The ring busy counters are on the *input* side of each mesh (or ring) stop, so measuring on the clockwise (green) ring at box 1 will measure the traffic from box 0 to box 1. This includes both the traffic continuing through box 1 and the traffic stopping in box 1. Conversely, measuring on the counterclockwise (red) ring at box 0 will tell you the traffic from box 1 to box 0. This includes both the traffic continuing through box 0 and the traffic stopping in box 0.

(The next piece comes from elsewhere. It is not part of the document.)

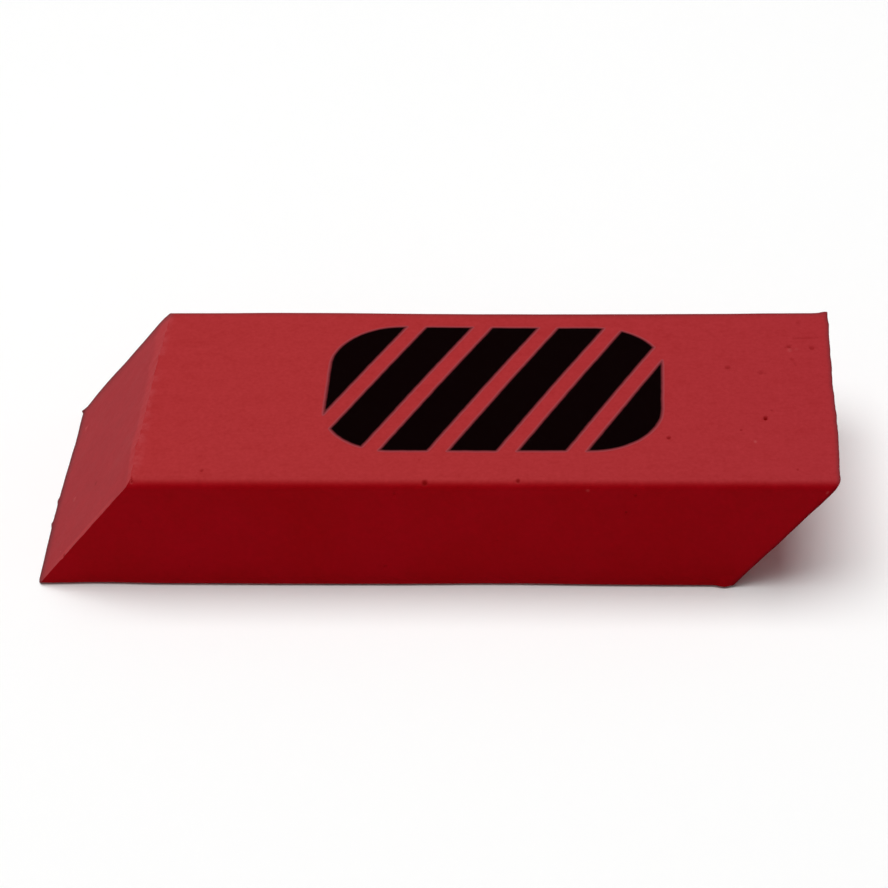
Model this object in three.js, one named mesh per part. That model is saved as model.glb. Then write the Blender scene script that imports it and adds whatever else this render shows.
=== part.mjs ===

There is no traffic on the green ring from box 1 to box 0. Most routing algorithms will always take the shorter route: 1 hop on red is much shorter than 7 hops on green. (There are a stupid number of special cases in specific implementations, but at least on the Intel BL ring/bus the traffic always goes by the shortest route in Y, then in X.)

Ferdi · ‎11-12-2020

Thanks again for your answer.

Is it right, that I can measure UP_ALL, when I add the results of both Up Events?

Result of: Up_Even (bxxxxxxx1) + Result of:Up_ODD (bxxxxxx1x) = Returns: Up_ALL (bxxxxxx11 = 0x03)

or are the individual UP_even and UP_odd events also from the past?

VERT_RING_BL_IN_USE

Extension	umask [15:8]	Description
UP_EVEN	bxxxxxxx1	Up and Even
UP_ODD	bxxxxxx1x	Up and Odd
DN_EVEN	bxxxxx1xx	Down and Even
DN_ODD	bxxxx1xxx	Down and Odd

McCalpinJohn · ‎11-13-2020

There is no real documentation on "EVEN" and "ODD". Based on Intel's patents, I am guessing that it refers to alternating time slots in the protocol, with different types of transactions having different restrictions on which time slots they can use (or start in).

I tried to find patterns in how the traffic was distributed across EVEN and ODD, but did not gain any insights.

The good news is that you can set both "EVEN" and "ODD" bits in the Umask and get a total count that matches the expected traffic with a single measurement. (This is the same as most Intel performance counter events -- the Umask bits are combined with a logical OR -- increment for UP or DOWN when both are set.)